[GIVEN INFORMATION]:
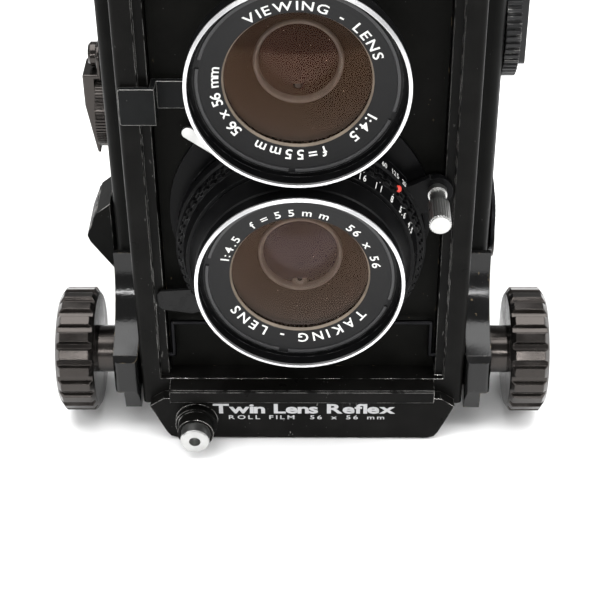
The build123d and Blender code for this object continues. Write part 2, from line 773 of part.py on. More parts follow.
def viewing_barrel():
    back = VIEW_SETBACK
    return turned_y(
        [
            (GLASS_R, BOARD_FRONT), (VIEW_NECK_R, BOARD_FRONT), (VIEW_NECK_R, -54.4),
            (RIM_R - 0.1, -56.6), (RIM_R - 0.1, RIM_Y + RIM_DEEP + back),
            (FILTER_R, RIM_Y + RIM_DEEP + back), (FILTER_R, NAME_Y + back), (NAME_R, NAME_Y + back),
            (NAME_R, NAME_Y + 1.6 + back), (GLASS_R, NAME_Y + 1.6 + back),
        ],
        0, VIEWING_Z,
    )


def lens_rim(z, back):
    """A chromed ring with a sloping outer edge, threaded inside for a filter."""
    y = RIM_Y + back
    return turned_y(
        [
            (FILTER_R, y + RIM_DEEP), (RIM_R, y + RIM_DEEP), (RIM_R, y + 0.3),
            (FILTER_R + 0.06, y), (FILTER_R, y),
        ],
        0, z,
    )


def name_ring(z, back):
    """The dished ring round the glass, sunk level with the barrel's floor."""
    y = NAME_Y + back
    return turned_y(
        [
            (GLASS_R, y + 1.6), (NAME_R, y + 1.6), (NAME_R, y + 0.05),
            (NAME_R - 1, y + 0.05), (GLASS_R, y + 0.9),
        ],
        0, z,
    )


def front_element(z, back):
    """A glass disc with a bulging front."""
    y = NAME_Y + back
    apex = y + 0.1
    edges = Polyline((0, apex), (0, y + 5), (GLASS_R, y + 5), (GLASS_R, y + 1.8))
    return Pos(0, 0, z) * revolve(make_face([edges, cap(GLASS_R, y + 1.8, apex)]), Axis.Y)


def rear_element(z):
    y = BOARD_FRONT + 0.2
    apex = y + 3.8
    edges = Polyline((0, apex), (0, y), (14, y), (14, y + 2))
    return Pos(0, 0, z) * revolve(make_face([edges, cap(14, y + 2, apex)]), Axis.Y)


def iris_blades():
    """A ring of overlapping leaves, closed down to a ten-sided hole."""
    y = -47.0
    disc = rod_y(17, y, y + 0.5, 0, TAKING_Z)
    hole = [(8 * cos(k * pi / 5), TAKING_Z + 8 * sin(k * pi / 5)) for k in range(10)]
    return disc - prism_y(hole, y - 1, y + 1)


def speed_ring():
    ring = fluted_y(28.4, 27.9, 72, 0.5, *SPEED_Y, 0, TAKING_Z)
    return ring - rod_y(RING_CORE + CLEAR, -60, -40, 0, TAKING_Z)


def aperture_ring():
    """A sloping ring that carries its numbers, with a knurled back edge."""
    front, back = APERTURE_Y
    bore = RING_CORE + CLEAR
    ring = turned_y([(bore, front), (26.2, front), (27.3, back), (bore, back)], 0, TAKING_Z)
    knurl = fluted_y(27.9, 27.4, 72, 0.5, back - 0.7, back, 0, TAKING_Z)
    return ring + knurl - rod_y(bore, -60, -40, 0, TAKING_Z)


def cocking_lever():
    """The shutter's winding lever: a flat ring on the neck and a round-ended arm."""
    y0, y1 = WIND_Y
    lever = tube_y(LEVER_OUT, LEVER_IN, y0, y1, 0, TAKING_Z)
    tip_x, tip_z = -25.0, TAKING_Z + 29.1
    arm = block(0, 17.0, y0, y1, -1.4, 1.4)
    lever += Pos(tip_x, 0, tip_z) * Rot(0, 36, 0) * arm
    return lever + rod_y(1.4, y0, y1, tip_x, tip_z)


def release_lever():
    """The shutter's release lever: a flat ring on the same neck and a wide paddle."""
    y0, y1 = TRIP_Y
    lever = tube_y(LEVER_OUT, LEVER_IN, y0, y1, 0, TAKING_Z)
    paddle = [
        (-33.4, -19.1), (-34.3, -18.1), (-34.5, -14.6), (-33.7, -13.7),
        (-26.2, -13.1), (-18.5, -9.8), (-14.5, -16.0), (-26.2, -20.3),
    ]
    return lever + prism_y([(x, TAKING_Z + z) for x, z in paddle], y0, y1)


def cocking_arm():
    """A bent plate round the standard's edge that pushes the winding lever down."""
    outer = block(-39.4, -31.4, -47.4, -46.2, 91.5, 100.5)
    outer = fillet(outer.edges().filter_by(Axis.Y).group_by(Axis.X)[0], 0.6)
    web = block(-32.6, -31.4, -47.4, -41.6, 92, 100)
    inner = block(-32.6, -24.5, -42.8, -41.6, 93.2, 100)
    return outer + web + inner


WIRE_Y = -43.0
WIRE_PIVOT_Z = 23.0


def retaining_wire():
    """A wire bail that holds the lens board, bent down under the shutter case."""
    side = [
        (0, WIRE_Y, 26.3), (16.5, WIRE_Y, 26.3), (20.0, WIRE_Y, 33.0), (31.6, WIRE_Y, 33.0),
        (31.6, WIRE_Y, WIRE_PIVOT_Z), (BOARD_HALF + 1.2, WIRE_Y, WIRE_PIVOT_Z),
    ]
    half = wire(side, 0.6)
    return half + mirror(half, Plane.YZ)


# viewing hood
def hood_lid():
    """The front leaf, which also covers the closed hood."""
    top = LID_Z + LID_LENGTH
    lid = block(-31.6, 31.6, LID_Y - 1, LID_Y + 1, LID_Z + 2.2, top)
    lid = fillet(lid.edges().filter_by(Axis.Y).group_by(Axis.Z)[-1], 3)
    lid += block(-26.4, 26.4, LID_Y - 1, LID_Y + 1, LID_Z, LID_Z + 2.5)
    lid += rod_x(1.6, -26.4, 26.4, LID_Y, LID_Z)
    lid += rod_x(0.8, -30.5, 30.5, LID_Y, LID_Z)
    for x in (-20.0, 17.0):
        ear = block(x, x + 3, LID_Y + 0.5, MAGNIFIER_Y, MAGNIFIER_Z - 1.2, MAGNIFIER_Z + 1.2)
        ear += rod_x(1.2, x, x + 3, MAGNIFIER_Y, MAGNIFIER_Z)
        lid += ear - rod_x(0.6 + RUNNING, x - 1, x + 4, MAGNIFIER_Y, MAGNIFIER_Z)
    return lid


def side_leaf(side, z):
    half = LEAF_THICK / 2
    x = side * SIDE_LEAF_X
    leaf = block(x - half, x + half, -20.4, 34, z, z + 63.5)
    leaf += rod_y(1.0, -20.4, 34, x, z)
    return leaf + rod_y(0.6, -27.4, 37.6, x, z)


def rear_leaf():
    half = LEAF_THICK / 2
    y, z = REAR_LEAF_Y, REAR_LEAF_Z
    leaf = block(-31.6, 31.6, y - half, y + half, z, z + 56)
    leaf += rod_x(0.7, -31.6, 31.6, y, z)
    return leaf + rod_x(0.6, -35.5, 35.5, y, z)


MAGNIFIER_R = 13.0
MAGNIFIER_DROP = 20.0


def magnifier_arm():
    """The frame of the focusing magnifier, folded flat against the lid."""
    y0, y1 = MAGNIFIER_Y - 0.9, MAGNIFIER_Y + 1.0
    plate = block(-16.6, 16.6, y0, y1, MAGNIFIER_Z - 36, MAGNIFIER_Z - 0.5)
    plate = fillet(plate.edges().filter_by(Axis.Y).group_by(Axis.Z)[0], 8)
    plate += rod_x(1.0, -16.6, 16.6, MAGNIFIER_Y, MAGNIFIER_Z)
    plate += rod_x(0.6, -19.5, 19.5, MAGNIFIER_Y, MAGNIFIER_Z)
    return plate - rod_y(MAGNIFIER_R, y0 - 1, y1 + 1, 0, MAGNIFIER_Z - MAGNIFIER_DROP)


def magnifier_lens():
    z = MAGNIFIER_Z - MAGNIFIER_DROP
    edges = Polyline((0, 1.4), (0, -0.8), (MAGNIFIER_R, -0.8), (MAGNIFIER_R, 0.2))
    glass = make_face([edges, cap(MAGNIFIER_R, 0.2, 1.4)])
    return Pos(0, MAGNIFIER_Y, z) * revolve(glass, Axis.Y)


save("body_casting", body_casting())
save("focus_housings", both_sides(focus_housing()))
save("base_plate", base_plate())
save("tripod_socket", tripod_socket())
save("side_leathers", [side_leather(-1), side_leather(1)])
save("film_gate", film_gate())
save("film_guide_bars", film_guide_bars())
save("reflex_mirror", reflex_mirror())
save("focusing_screen", focusing_screen())
save("screen_frame", screen_frame())
save("hood_frame", hood_frame())
save("strap_lugs", both_sides(strap_lug()))
save("body_screws", body_screws())
save("bellows", bellows())
save("door_hinge_pin", door_hinge_pin())

save("back_door", back_door())
save("back_leather", back_leather())
save("pressure_plate", pressure_plate())
save("pressure_spring", pressure_spring())
save("reminder_dial", reminder_dial())
save("door_latch", door_latch())

save("take_up_spool", spool(TAKEUP_Z))
save("supply_spool", spool(SUPPLY_Z))
save("spool_knob_upper", spool_knob(TAKEUP_Z))
save("spool_knob_lower", spool_knob(SUPPLY_Z))
save("crank_disc", crank_disc())
save("crank_arm", crank_arm())
save("crank_knob", crank_knob())
save("counter_dial", counter_dial())
save("side_release", side_release())
save("lens_lock_dial", lens_lock_dial())
save("distance_scale", distance_scale())

save("focus_shaft", focus_shaft())
save("focus_knobs", both_sides(focus_knob()))

save("front_standard", front_standard())
save("focus_racks", both_sides(focus_rack()))
save("lower_apron", lower_apron())
save("lens_board", lens_board())
save("shutter_housing", shutter_housing())
save("taking_barrel", taking_barrel())
save("viewing_barrel", viewing_barrel())
save("lens_rims", [lens_rim(TAKING_Z, 0), lens_rim(VIEWING_Z, VIEW_SETBACK)])
save("name_rings", [name_ring(TAKING_Z, 0), name_ring(VIEWING_Z, VIEW_SETBACK)])
save("front_elements", [front_element(TAKING_Z, 0), front_element(VIEWING_Z, VIEW_SETBACK)])
save("rear_elements", [rear_element(TAKING_Z), rear_element(VIEWING_Z)])
save("iris_blades", iris_blades())
save("flash_socket", flash_socket())
save("release_button", release_button())
save("retaining_wire", retaining_wire())
save("speed_ring", speed_ring())
save("aperture_ring", aperture_ring())
save("cocking_lever", cocking_lever())
save("release_lever", release_lever())
save("cocking_arm", cocking_arm())

save("hood_lid", hood_lid())
save("hood_flap_left", side_leaf(-1, LEFT_LEAF_Z))
save("hood_flap_right", side_leaf(1, RIGHT_LEAF_Z))
save("hood_flap_rear", rear_leaf())
save("magnifier_arm", magnifier_arm())
save("magnifier_lens", magnifier_lens())
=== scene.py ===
import json
from math import cos, pi, radians, sin

import bmesh
import bpy
from mathutils import Matrix, Vector


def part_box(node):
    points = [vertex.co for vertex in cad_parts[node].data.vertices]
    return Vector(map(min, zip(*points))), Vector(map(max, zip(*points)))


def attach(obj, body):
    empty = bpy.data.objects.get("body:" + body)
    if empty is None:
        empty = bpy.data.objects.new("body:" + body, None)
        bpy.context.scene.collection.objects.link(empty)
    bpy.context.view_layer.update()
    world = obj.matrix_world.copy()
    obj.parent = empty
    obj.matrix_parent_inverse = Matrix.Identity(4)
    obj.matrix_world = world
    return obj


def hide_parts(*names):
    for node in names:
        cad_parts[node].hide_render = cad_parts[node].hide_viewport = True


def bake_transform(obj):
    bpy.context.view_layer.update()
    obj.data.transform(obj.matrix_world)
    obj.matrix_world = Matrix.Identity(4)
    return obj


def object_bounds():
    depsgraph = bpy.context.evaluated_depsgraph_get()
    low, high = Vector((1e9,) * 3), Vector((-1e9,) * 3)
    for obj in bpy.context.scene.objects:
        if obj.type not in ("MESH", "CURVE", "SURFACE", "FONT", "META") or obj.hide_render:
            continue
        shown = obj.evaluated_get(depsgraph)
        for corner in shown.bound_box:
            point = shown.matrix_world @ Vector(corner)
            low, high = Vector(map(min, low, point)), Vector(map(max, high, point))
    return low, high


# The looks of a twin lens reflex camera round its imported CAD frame. Metres throughout.
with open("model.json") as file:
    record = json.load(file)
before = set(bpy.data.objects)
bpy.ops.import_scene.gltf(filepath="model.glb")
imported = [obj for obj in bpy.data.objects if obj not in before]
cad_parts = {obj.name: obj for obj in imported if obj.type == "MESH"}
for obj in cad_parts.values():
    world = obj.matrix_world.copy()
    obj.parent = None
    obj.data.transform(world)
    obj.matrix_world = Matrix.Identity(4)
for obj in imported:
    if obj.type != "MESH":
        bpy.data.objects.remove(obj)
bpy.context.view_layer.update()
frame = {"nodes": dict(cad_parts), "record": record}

MM = 0.001
SLOT_OF = {part["node"]: part["material_slot"] for part in frame["record"]["subparts"]}
TAKING = sum(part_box("aperture_ring"), Vector()) / 2
VIEWING = sum(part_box("viewing_barrel"), Vector()) / 2
LENSES = {"taking": TAKING, "viewing": VIEWING}
SPEED_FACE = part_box("speed_ring")[1].y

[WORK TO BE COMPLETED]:
Only the lines from the one containing "obj.parent = empty" through the one containing "return low, high" are to be reproduced, exactly as they appear.

[FINISHED EXERCISE]:
    obj.parent = empty
    obj.matrix_parent_inverse = Matrix.Identity(4)
    obj.matrix_world = world
    return obj


def hide_parts(*names):
    for node in names:
        cad_parts[node].hide_render = cad_parts[node].hide_viewport = True


def bake_transform(obj):
    bpy.context.view_layer.update()
    obj.data.transform(obj.matrix_world)
    obj.matrix_world = Matrix.Identity(4)
    return obj


def object_bounds():
    depsgraph = bpy.context.evaluated_depsgraph_get()
    low, high = Vector((1e9,) * 3), Vector((-1e9,) * 3)
    for obj in bpy.context.scene.objects:
        if obj.type not in ("MESH", "CURVE", "SURFACE", "FONT", "META") or obj.hide_render:
            continue
        shown = obj.evaluated_get(depsgraph)
        for corner in shown.bound_box:
            point = shown.matrix_world @ Vector(corner)
            low, high = Vector(map(min, low, point)), Vector(map(max, high, point))
    return low, high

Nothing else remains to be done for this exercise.